As the war continues into 2023, Koffler does not see an end to the stalemate in sight, instead characterizing the war as a “frozen conflict.”
“There’s no military path to victory either by Ukraine or by Russia in this conflict.” Koffler said. “Ukraine cannot win because it doesn’t have nuclear weapons and Russia does.”
However, Koffler noted that despite Russia’s view that Ukraine is a critical buffer between itself and NATO, a path to victory for Russia will also remain elusive.
“Moscow cannot win this war, militarily so long as the U.S. and Europe continue to supply lethal military hardware to Ukraine,” Koffler said. “But if NATO deployed forces into the theater – the only way to defeat Russia, conventionally — Putin will authorize a tactical nuclear strike in Ukraine. Biden knows this, this is why he announced in the beginning of this was that the U.S. will not deploy troops to fight on Ukraine’s behalf.”
Koffler also expressed pessimism at the chances the sides could reach a diplomatic solution to end the conflict, arguing that the terms of such a solution would likely be unacceptable to both sides.

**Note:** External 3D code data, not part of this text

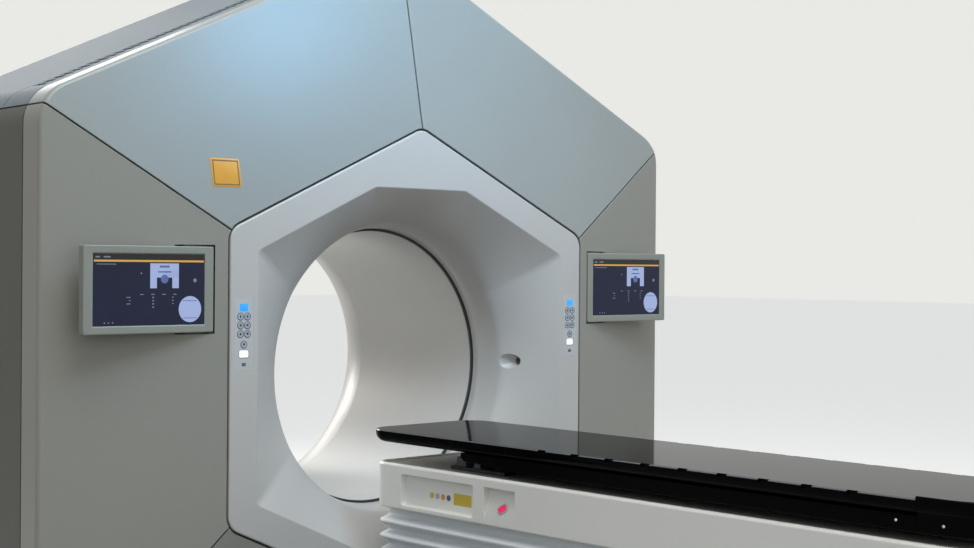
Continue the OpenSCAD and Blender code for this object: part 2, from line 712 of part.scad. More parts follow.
// Couch body: a moulded shell with a label recess and a stop button recess on each side
function body_plan(inset) = let (w = couch_w / 2 - inset, y0 = body_y0 + inset, y1 = body_y1 - inset)
  rounded([[-w, y0], [w, y0], [w, y1], [-w, y1]],
    [150 - inset, 150 - inset, 60 - inset, 60 - inset]);
facet_tilt = atan(recess_deep / (recess_h - 12));
stop_z = recess_top - 64;
stop_x = -couch_w / 2 + recess_deep * (stop_z - recess_top + recess_h) / (recess_h - 12);
module at_stop(side) on_side(-side) translate([stop_x, stop_y, stop_z]) rotate([0, facet_tilt - 90, 0]) children();
module oval(l, w) {
  square([w, l - w], center = true);
  for (y = [-1, 1]) translate([0, y * (l - w) / 2]) circle(w / 2);
}
module couch_body() color("white") at_axis() difference() {
  union() {
    difference() {
      translate([0, 0, body_bottom]) linear_extrude(body_h) polygon(body_plan(0));
      translate([0, 0, body_bottom + 10]) linear_extrude(body_h) polygon(body_plan(body_wall));
    }
    for (y = column_y, d = [-column_half, column_half - 10])
      translate([-couch_w / 2 + body_wall - eps, y + d, body_bottom + 10 - eps])
        cube([couch_w - 2 * body_wall + 2 * eps, 10, body_h - 10 - 1 - deck_t + eps]);
    for (x = [-1, 1]) {
      translate([x * (couch_w / 2 - body_wall / 2 - recess_deep / 2), recess_y0 + recess_l / 2, recess_top - recess_h / 2])
        cube([body_wall + recess_deep - 4, recess_l + 20, recess_h + 16], center = true);
      translate([x * (couch_w / 2 - body_wall / 2 - label_deep / 2), label_y0 + label_l / 2, recess_top - recess_h / 2])
        cube([body_wall + label_deep - 4, label_l + 20, recess_h + 16], center = true);
    }
  }
  for (side = [-1, 1]) on_side(-side) {
    translate([0, recess_y0 + recess_l, 0]) rotate([90, 0, 0]) linear_extrude(recess_l) polygon([
      [-couch_w / 2 - 1, recess_top], [-couch_w / 2 + recess_deep, recess_top],
      [-couch_w / 2 + recess_deep, recess_top - 12], [-couch_w / 2, recess_top - recess_h],
      [-couch_w / 2 - 1, recess_top - recess_h]
    ]);
    translate([-couch_w / 2 + label_deep, label_y0 + label_l / 2, recess_top - recess_h / 2]) rotate([0, -90, 0])
      linear_extrude(label_deep + 1) rounded_rect(recess_h, label_l, 10);
  }
  for (side = [-1, 1]) at_stop(side) translate([0, 0, -13]) linear_extrude(30) oval(46 + 2 * run_gap, 28 + 2 * run_gap);
}
stop_travel = 4;
module stop_button(side) color("red") at_axis() at_stop(side) translate([0, 0, -13 + stop_travel + run_gap])
  linear_extrude(20 - stop_travel) oval(46, 28);
module couch_deck() color("dimgray") at_axis() translate([0, 0, deck_top - deck_t])
  linear_extrude(deck_t) polygon(body_plan(body_wall + run_gap));

// Telescopic lift: fixed sleeves in the base, middle sleeves, and posts under the body
sleeve_top = floor_z + 340;
stage_z0 = floor_z + 110;
stage_z1 = floor_z + 510;
post_z0 = floor_z + 220;
module sleeve(half, wall, z0, z1) translate([0, 0, z0]) linear_extrude(z1 - z0) difference() {
  square(2 * half, center = true);
  square(2 * (half - wall), center = true);
}
module couch_base() color("slategray") at_axis() {
  difference() {
    union() {
      translate([0, 0, floor_z]) linear_extrude(base_h) difference() {
        polygon(body_plan(10));
        polygon(body_plan(22));
      }
      translate([0, 0, floor_z]) linear_extrude(10) polygon(body_plan(10));
      translate([0, 0, base_top - 10]) linear_extrude(10) difference() {
        polygon(body_plan(10));
        polygon(body_plan(fold_d + 14));
      }
    }
    for (x = [-couch_anchor_x, couch_anchor_x], y = [body_y0 + 250, body_y1 - 250])
      translate([x, y, floor_z - 1]) cylinder(r = anchor_r, h = 12);
    translate([-flange_x - run_gap, body_y1 - 20, floor_z - 1]) cube([2 * flange_x + 2 * run_gap, 40, floor_plate_t + 1 + run_gap]);
  }
  for (y = column_y) translate([0, y, 0]) sleeve(column_half, column_wall, floor_z + 10 - eps, sleeve_top);
}
module lift_stage() color("silver") at_axis() for (y = column_y) translate([0, y, 0])
  sleeve(column_half - column_wall - run_gap, column_wall, stage_z0, stage_z1);
module lift_post() color("gainsboro") at_axis() for (y = column_y) translate([0, y, 0])
  sleeve(column_half - 2 * (column_wall + run_gap), column_wall, post_z0, body_bottom);

// Bellows: a thin folded wall that steps in and out between a collar on the base and one under the body
fold_wall = 4;
fold_z0 = base_top + 10;
fold_z1 = body_bottom - 24;
fold_pitch = (fold_z1 - fold_z0) / fold_n;
module bellows() color("whitesmoke") at_axis() {
  folds = [for (k = [0:2 * fold_n]) [fold_z0 + k * fold_pitch / 2, k % 2 == 0 ? fold_d : 2]];
  levels = concat([[base_top, fold_d]], folds, [[body_bottom, fold_d]]);
  last = len(levels) - 1;
  section = concat(levels, [for (k = [last:-1:0]) levels[k] + [0, fold_wall]]);
  rings = [for (v = section) [for (p = body_plan(v[1])) [p.x, p.y, v[0]]]];
  n = len(rings[0]);
  m = len(rings);
  polyhedron(
    [for (r = rings) each r],
    [for (k = [0:m - 1], i = [0:n - 1]) let (j = (i + 1) % n, q = (k + 1) % m)
      each [[k * n + i, k * n + j, q * n + i], [k * n + j, q * n + j, q * n + i]]]
  );
}

gantry_frame();
bearing_race();
motor_stator();
cover_frame();
front_bezel();
bore_seal();
bore_tube();
rear_bezel();
panel_upper(-1);  // panel_upper_left
panel_upper(1);  // panel_upper_right
panel_side(-1);  // panel_side_left
panel_side(1);  // panel_side_right
panel_lower(-1);  // panel_lower_left
panel_lower(1);  // panel_lower_right
roof(-1);  // roof_left
roof(1);  // roof_right
flank(-1);  // flank_left
flank(1);  // flank_right
rear_cover(-1);  // rear_cover_left
rear_cover(1);  // rear_cover_right
monitor(-1);  // monitor_left
monitor(1);  // monitor_right
screen(-1);  // screen_left
screen(1);  // screen_right
keypad(-1);  // keypad_left
keypad(1);  // keypad_right
port_lens();
for (i = [1:8]) {
  key(-1, i);
  key(1, i);
}
rotor_drum();
treatment_head();
collimator();
beam_stop();
imaging_tube();
imaging_detector();
couch_base();
bellows();
lift_stage();
lift_post();
couch_body();
couch_deck();
couch_saddle();
couch_frame();
couch_top();
stop_button(-1);  // stop_button_left
stop_button(1);  // stop_button_right
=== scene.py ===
# Ring gantry radiotherapy scanner with its patient couch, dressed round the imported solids.
# Lengths are millimetres about the bore axis: X to the right, Y back from the bezel's front plane, Z up.
import math

import bmesh
import bpy
import numpy as np
from mathutils import Matrix, Vector


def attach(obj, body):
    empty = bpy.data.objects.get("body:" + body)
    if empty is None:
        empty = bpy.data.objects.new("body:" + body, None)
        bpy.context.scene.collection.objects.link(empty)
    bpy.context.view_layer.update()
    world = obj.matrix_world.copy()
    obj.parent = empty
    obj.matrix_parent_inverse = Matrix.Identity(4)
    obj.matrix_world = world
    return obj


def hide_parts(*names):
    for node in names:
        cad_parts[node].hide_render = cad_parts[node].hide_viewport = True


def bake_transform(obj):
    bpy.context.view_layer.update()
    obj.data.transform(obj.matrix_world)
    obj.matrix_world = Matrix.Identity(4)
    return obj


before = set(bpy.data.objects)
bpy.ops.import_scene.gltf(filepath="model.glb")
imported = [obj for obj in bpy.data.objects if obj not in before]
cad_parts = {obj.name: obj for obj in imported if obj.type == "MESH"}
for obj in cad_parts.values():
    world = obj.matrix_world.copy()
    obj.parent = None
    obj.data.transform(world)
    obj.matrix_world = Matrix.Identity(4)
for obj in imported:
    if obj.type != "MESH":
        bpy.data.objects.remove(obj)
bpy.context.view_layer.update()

# The camera stands at eye height to the left of the couch's foot and looks level at the bore.
EYE = (-3.6500, -4.9532, 1.4898)
YAW = 0.7412
PITCH = -0.0029
ROLL = 0.0072
FOCAL_PX = 1578.2
PHOTO_W = 974
CENTRE_OFF = (-0.06, -2.54)

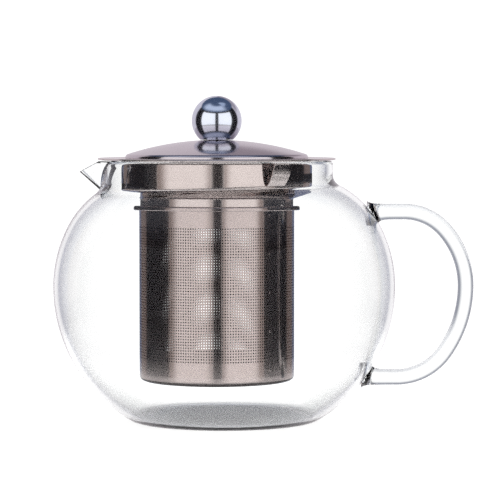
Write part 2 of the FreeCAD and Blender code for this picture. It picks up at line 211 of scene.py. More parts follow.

“This is rapidly turning into Afghanistan 2.0,” Koffler said. “My assessment is that 2-5 years from now, there will still be fighting on the ground in Ukraine. Even if some sort of a deal is brokered eventually — which I see no chance of right now — it will not bring ultimate peace because neither side trusts the other.
“The U.S. national security apparatus believes Putin would attack a NATO country if he is allowed to win in Ukraine— a nonsensical conclusion, given that the Russian military is failing to secure a clear military victory in Ukraine,” she continued. “And Putin will never trust Washington – he knows that its goal is to remove him from power and to orchestrate Russia’s collapse.”
However, Zelenskyy stressed the opposite in his speech, arguing that helping Ukraine achieve victory over Russia is a critical element to the defense of democracy around the world.
“Your money is not charity,” he said. “It’s an investment in the global security and democracy that we handle in the most responsible way.”